■ Directive
Repeat all of the data precisely.

___ Given data

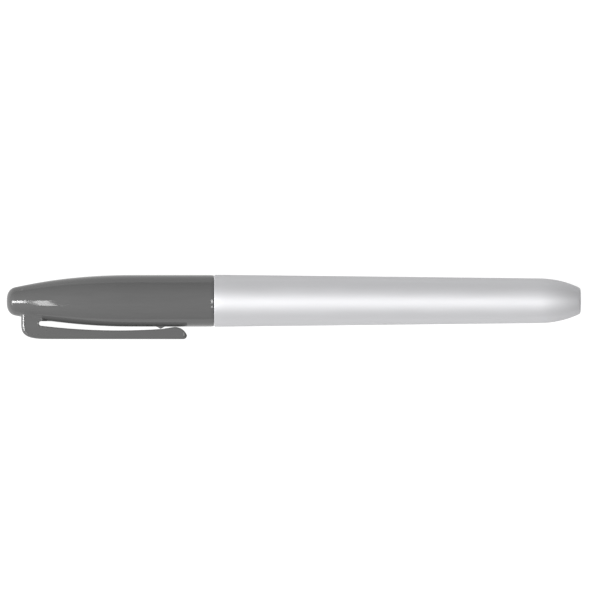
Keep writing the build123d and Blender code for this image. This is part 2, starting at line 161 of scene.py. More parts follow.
def join(a, b, fillet):
    """The field of what is inside a or b, with a fillet where they meet."""
    fillet = np.maximum(fillet, 1e-6)
    inside = np.hypot(np.maximum(fillet - a, 0), np.maximum(fillet - b, 0))
    return np.maximum(fillet, np.minimum(a, b)) - inside


def ease(value, start, end):
    """0 before start, 1 after end, and smooth between."""
    share = np.clip((value - start) / (end - start), 0, 1)
    return share * share * (3 - 2 * share)


class Profile:
    """The signed distance to a closed outline in a plane, read from a fine grid."""

    STEP = 0.05
    MARGIN = 1.0

    def __init__(self, outline):
        points = np.array(outline)
        self.low = points.min(0) - self.MARGIN
        counts = np.ceil((points.max(0) + self.MARGIN - self.low) / self.STEP).astype(int) + 1
        x = self.low[0] + self.STEP * np.arange(counts[0])[:, None]
        y = self.low[1] + self.STEP * np.arange(counts[1])[None, :]
        nearest = np.full(tuple(counts), np.inf)
        inside = np.zeros(tuple(counts), bool)
        for (ax, ay), (bx, by) in zip(points, np.roll(points, -1, axis=0)):
            length2 = (bx - ax) ** 2 + (by - ay) ** 2
            if length2 < 1e-12:
                continue
            share = np.clip(((x - ax) * (bx - ax) + (y - ay) * (by - ay)) / length2, 0, 1)
            gap = (x - ax - share * (bx - ax)) ** 2 + (y - ay - share * (by - ay)) ** 2
            nearest = np.minimum(nearest, gap)
            if ay != by:
                crosses = ((ay > y) != (by > y)) & (x < ax + (y - ay) * (bx - ax) / (by - ay))
                inside ^= crosses
        self.table = np.where(inside, -1, 1) * np.sqrt(nearest)

    def __call__(self, x, y):
        u = np.clip((x - self.low[0]) / self.STEP, 0, self.table.shape[0] - 1.001)
        v = np.clip((y - self.low[1]) / self.STEP, 0, self.table.shape[1] - 1.001)
        i, j = u.astype(int), v.astype(int)
        u, v = u - i, v - j
        t = self.table
        return (
            t[i, j] * (1 - u) * (1 - v) + t[i + 1, j] * u * (1 - v)
            + t[i, j + 1] * (1 - u) * v + t[i + 1, j + 1] * u * v
        )


# ---------------------------------------------------------------- meshes
def add_object(name, vertices_mm, faces, sharp_deg=35):
    """A mesh object from points in millimetres, smooth except at edges sharper than sharp_deg."""
    mesh = bpy.data.meshes.new(name)
    mesh.from_pydata([tuple(v) for v in np.asarray(vertices_mm) * MM], [], faces)
    piece = bpy.data.objects.new(name, mesh)
    bpy.context.scene.collection.objects.link(piece)
    finish_mesh(mesh, sharp_deg)
    return piece


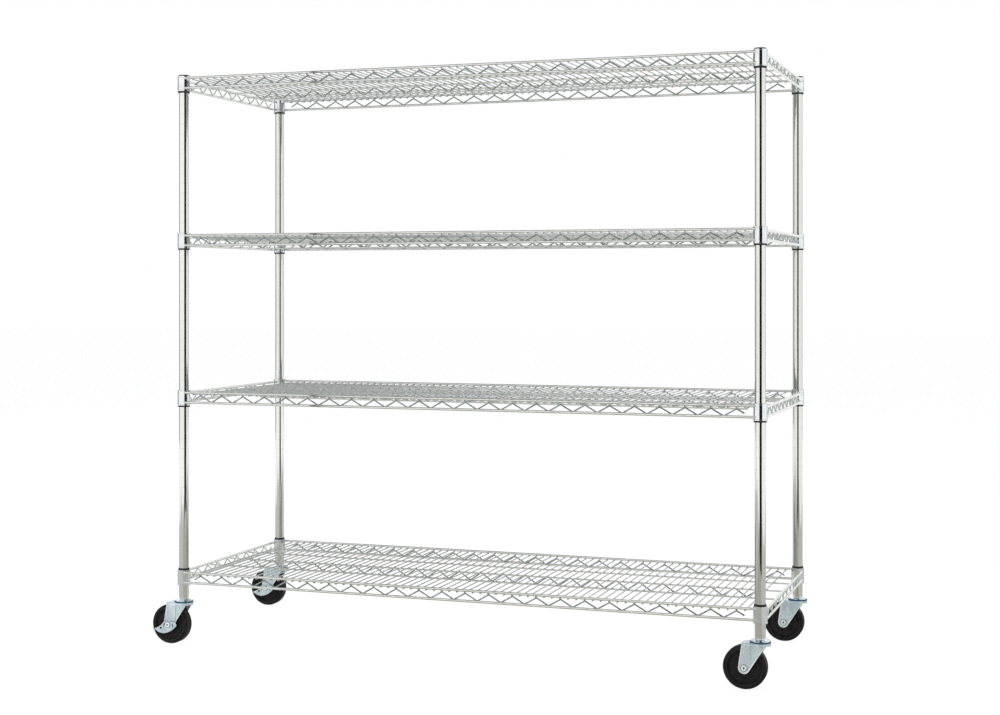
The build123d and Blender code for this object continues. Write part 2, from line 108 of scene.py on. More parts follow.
def between(finish, noise, low, high):
    """The noise spread from low to high, as a grey number or as a colour."""
    ramp = finish.node_tree.nodes.new("ShaderNodeValToRGB")
    most_of_the_noise = (0.35, 0.65)
    for element, place, value in zip(ramp.color_ramp.elements, most_of_the_noise, (low, high)):
        element.position = place
        element.color = (*value, 1) if isinstance(value, tuple) else (value, value, value, 1)
    finish.node_tree.links.new(noise, ramp.inputs["Fac"])
    return ramp.outputs["Color"]


print("finish helpers ready")

# %% [markdown]
# Three more helpers plug a noise into the shader. Uneven colour, uneven polish and a little relief
# are what tell the eye that a surface is a real one.


# %% Colour, polish and relief
def tint(finish, shader, noise, low, high):
    """Colour that drifts between two shades."""
    colour = between(finish, noise, low, high)
    finish.node_tree.links.new(colour, shader.inputs["Base Color"])


def polish(finish, shader, noise, smooth, rough):
    """Roughness that drifts between two values."""
    grey = between(finish, noise, smooth, rough)
    finish.node_tree.links.new(grey, shader.inputs["Roughness"])


def relief(finish, shader, noise, depth, strength):
    """Small bumps, depth in metres."""
    bump = finish.node_tree.nodes.new("ShaderNodeBump")
    bump.inputs["Strength"].default_value = strength
    bump.inputs["Distance"].default_value = depth
    finish.node_tree.links.new(noise, bump.inputs["Height"])
    finish.node_tree.links.new(bump.outputs["Normal"], shader.inputs["Normal"])


print("surface helpers ready")

# %% [markdown]
# ## Chrome plate
# Chrome is a mirror that is a little darker than white, so its colour stays high and its roughness
# low. What makes it read as metal is that the roughness and the tint aren't even: tube is drawn
# lengthwise, which leaves fine lines, and plated parts keep the mottle of the steel under them.

# %% Chrome for posts and collars
post_chrome, shader = new_finish("post chrome", 0.12, metallic=1.0)
tint(post_chrome, shader, grain(post_chrome, 6.0, (1, 1, 0.3)), (0.76, 0.77, 0.74), (0.88, 0.88, 0.85))
polish(post_chrome, shader, grain(post_chrome, 900.0, (1, 1, 0.01)), 0.04, 0.11)
relief(post_chrome, shader, grain(post_chrome, 1500.0, (1, 1, 0.02)), 0.00002, 0.5)

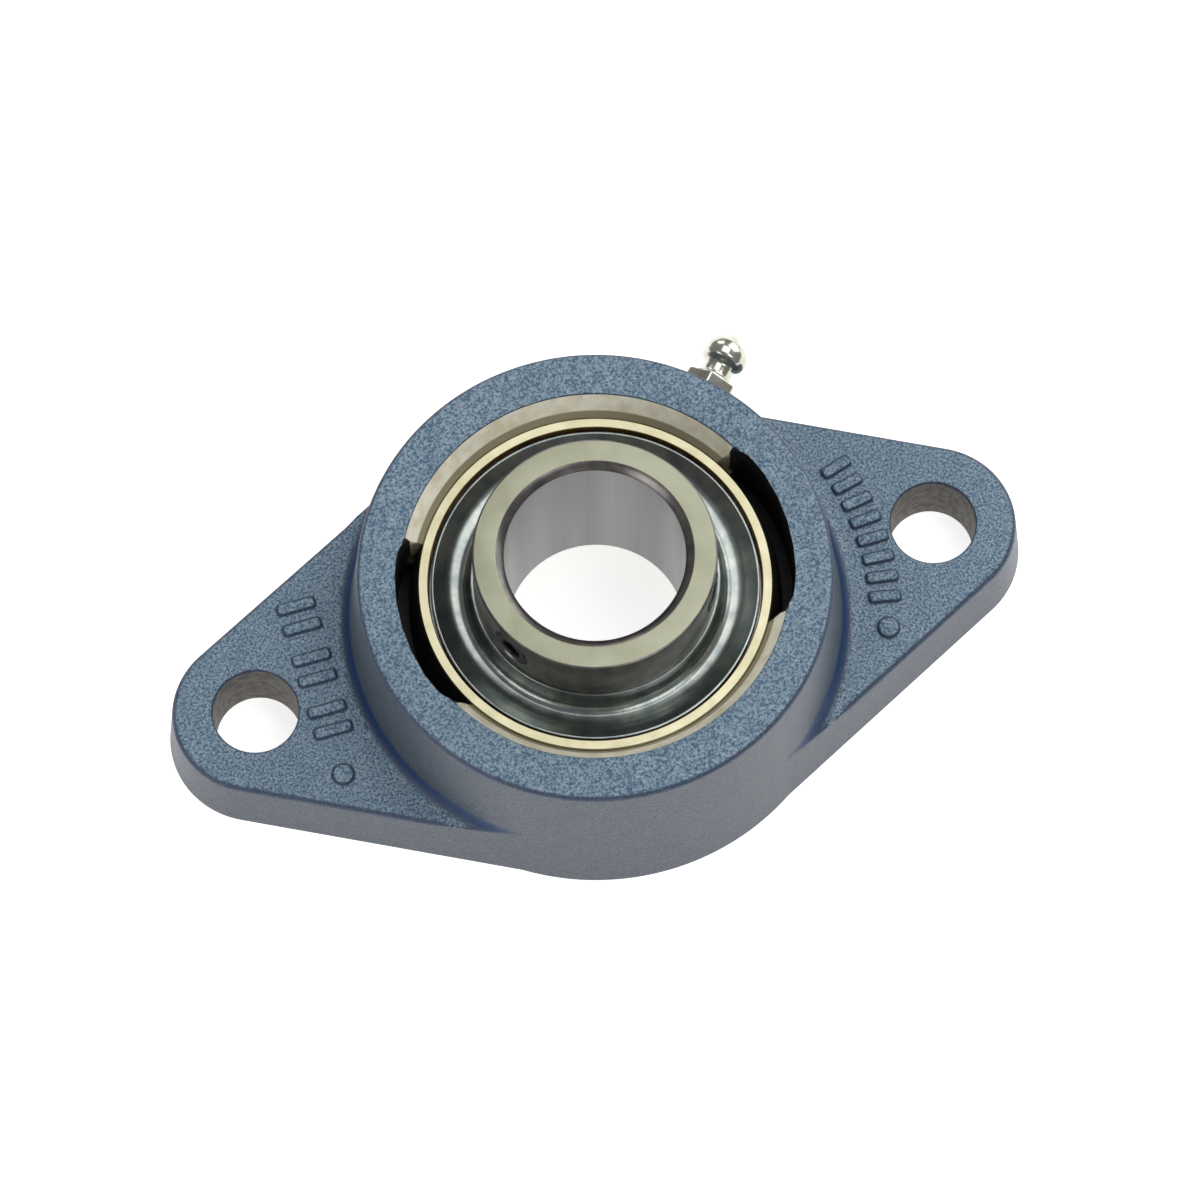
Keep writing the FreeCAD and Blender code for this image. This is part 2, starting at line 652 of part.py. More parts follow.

______

■ Solution
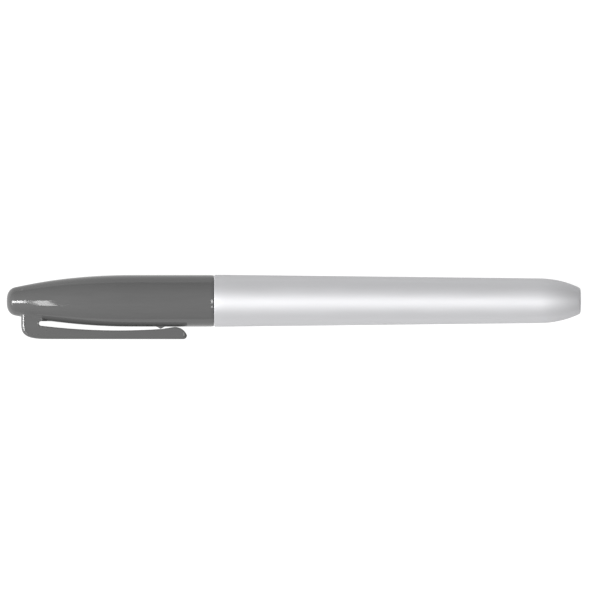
Keep writing the build123d and Blender code for this image. This is part 2, starting at line 161 of scene.py. More parts follow.
def join(a, b, fillet):
    """The field of what is inside a or b, with a fillet where they meet."""
    fillet = np.maximum(fillet, 1e-6)
    inside = np.hypot(np.maximum(fillet - a, 0), np.maximum(fillet - b, 0))
    return np.maximum(fillet, np.minimum(a, b)) - inside


def ease(value, start, end):
    """0 before start, 1 after end, and smooth between."""
    share = np.clip((value - start) / (end - start), 0, 1)
    return share * share * (3 - 2 * share)


class Profile:
    """The signed distance to a closed outline in a plane, read from a fine grid."""

    STEP = 0.05
    MARGIN = 1.0

    def __init__(self, outline):
        points = np.array(outline)
        self.low = points.min(0) - self.MARGIN
        counts = np.ceil((points.max(0) + self.MARGIN - self.low) / self.STEP).astype(int) + 1
        x = self.low[0] + self.STEP * np.arange(counts[0])[:, None]
        y = self.low[1] + self.STEP * np.arange(counts[1])[None, :]
        nearest = np.full(tuple(counts), np.inf)
        inside = np.zeros(tuple(counts), bool)
        for (ax, ay), (bx, by) in zip(points, np.roll(points, -1, axis=0)):
            length2 = (bx - ax) ** 2 + (by - ay) ** 2
            if length2 < 1e-12:
                continue
            share = np.clip(((x - ax) * (bx - ax) + (y - ay) * (by - ay)) / length2, 0, 1)
            gap = (x - ax - share * (bx - ax)) ** 2 + (y - ay - share * (by - ay)) ** 2
            nearest = np.minimum(nearest, gap)
            if ay != by:
                crosses = ((ay > y) != (by > y)) & (x < ax + (y - ay) * (bx - ax) / (by - ay))
                inside ^= crosses
        self.table = np.where(inside, -1, 1) * np.sqrt(nearest)

    def __call__(self, x, y):
        u = np.clip((x - self.low[0]) / self.STEP, 0, self.table.shape[0] - 1.001)
        v = np.clip((y - self.low[1]) / self.STEP, 0, self.table.shape[1] - 1.001)
        i, j = u.astype(int), v.astype(int)
        u, v = u - i, v - j
        t = self.table
        return (
            t[i, j] * (1 - u) * (1 - v) + t[i + 1, j] * u * (1 - v)
            + t[i, j + 1] * (1 - u) * v + t[i + 1, j + 1] * u * v
        )


# ---------------------------------------------------------------- meshes
def add_object(name, vertices_mm, faces, sharp_deg=35):
    """A mesh object from points in millimetres, smooth except at edges sharper than sharp_deg."""
    mesh = bpy.data.meshes.new(name)
    mesh.from_pydata([tuple(v) for v in np.asarray(vertices_mm) * MM], [], faces)
    piece = bpy.data.objects.new(name, mesh)
    bpy.context.scene.collection.objects.link(piece)
    finish_mesh(mesh, sharp_deg)
    return piece


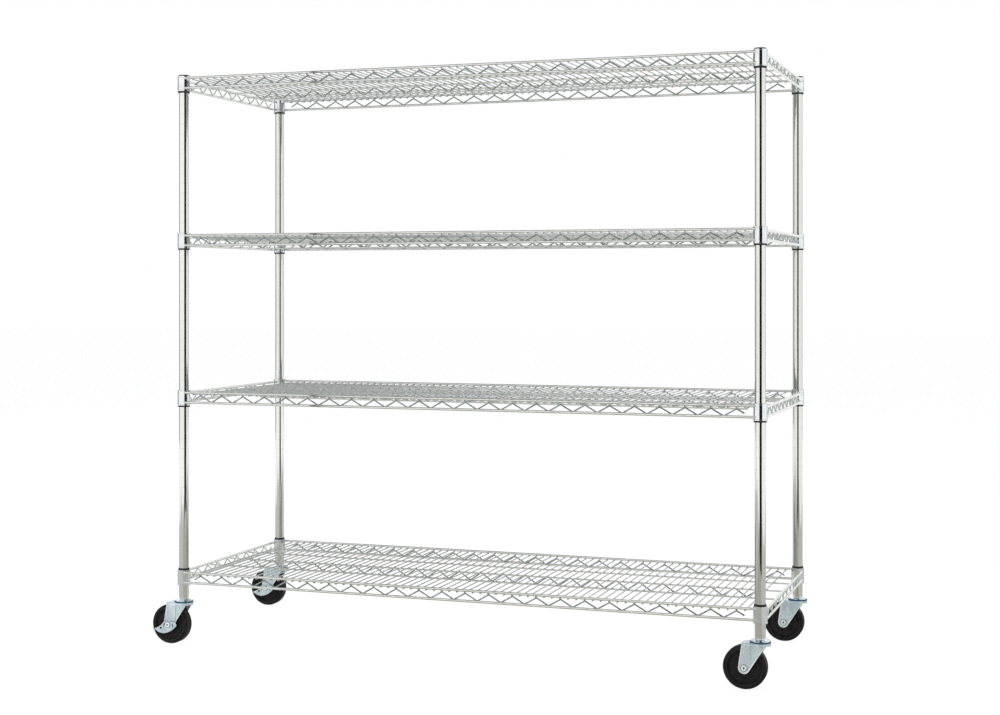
The build123d and Blender code for this object continues. Write part 2, from line 108 of scene.py on. More parts follow.
def between(finish, noise, low, high):
    """The noise spread from low to high, as a grey number or as a colour."""
    ramp = finish.node_tree.nodes.new("ShaderNodeValToRGB")
    most_of_the_noise = (0.35, 0.65)
    for element, place, value in zip(ramp.color_ramp.elements, most_of_the_noise, (low, high)):
        element.position = place
        element.color = (*value, 1) if isinstance(value, tuple) else (value, value, value, 1)
    finish.node_tree.links.new(noise, ramp.inputs["Fac"])
    return ramp.outputs["Color"]


print("finish helpers ready")

# %% [markdown]
# Three more helpers plug a noise into the shader. Uneven colour, uneven polish and a little relief
# are what tell the eye that a surface is a real one.


# %% Colour, polish and relief
def tint(finish, shader, noise, low, high):
    """Colour that drifts between two shades."""
    colour = between(finish, noise, low, high)
    finish.node_tree.links.new(colour, shader.inputs["Base Color"])


def polish(finish, shader, noise, smooth, rough):
    """Roughness that drifts between two values."""
    grey = between(finish, noise, smooth, rough)
    finish.node_tree.links.new(grey, shader.inputs["Roughness"])


def relief(finish, shader, noise, depth, strength):
    """Small bumps, depth in metres."""
    bump = finish.node_tree.nodes.new("ShaderNodeBump")
    bump.inputs["Strength"].default_value = strength
    bump.inputs["Distance"].default_value = depth
    finish.node_tree.links.new(noise, bump.inputs["Height"])
    finish.node_tree.links.new(bump.outputs["Normal"], shader.inputs["Normal"])


print("surface helpers ready")

# %% [markdown]
# ## Chrome plate
# Chrome is a mirror that is a little darker than white, so its colour stays high and its roughness
# low. What makes it read as metal is that the roughness and the tint aren't even: tube is drawn
# lengthwise, which leaves fine lines, and plated parts keep the mottle of the steel under them.

# %% Chrome for posts and collars
post_chrome, shader = new_finish("post chrome", 0.12, metallic=1.0)
tint(post_chrome, shader, grain(post_chrome, 6.0, (1, 1, 0.3)), (0.76, 0.77, 0.74), (0.88, 0.88, 0.85))
polish(post_chrome, shader, grain(post_chrome, 900.0, (1, 1, 0.01)), 0.04, 0.11)
relief(post_chrome, shader, grain(post_chrome, 1500.0, (1, 1, 0.02)), 0.00002, 0.5)

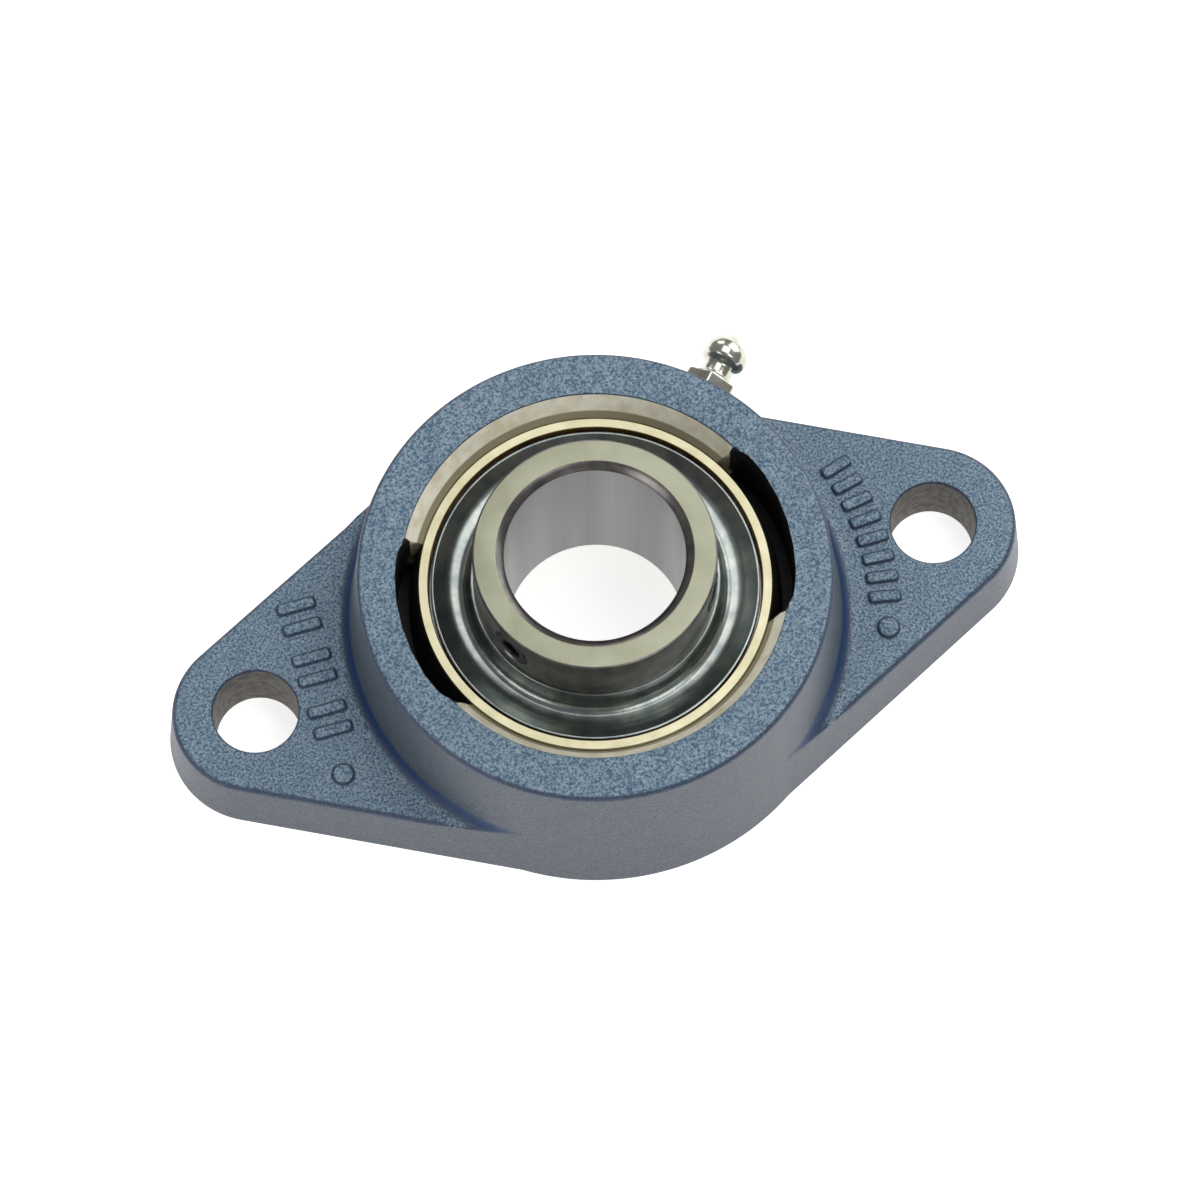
Keep writing the FreeCAD and Blender code for this image. This is part 2, starting at line 652 of part.py. More parts follow.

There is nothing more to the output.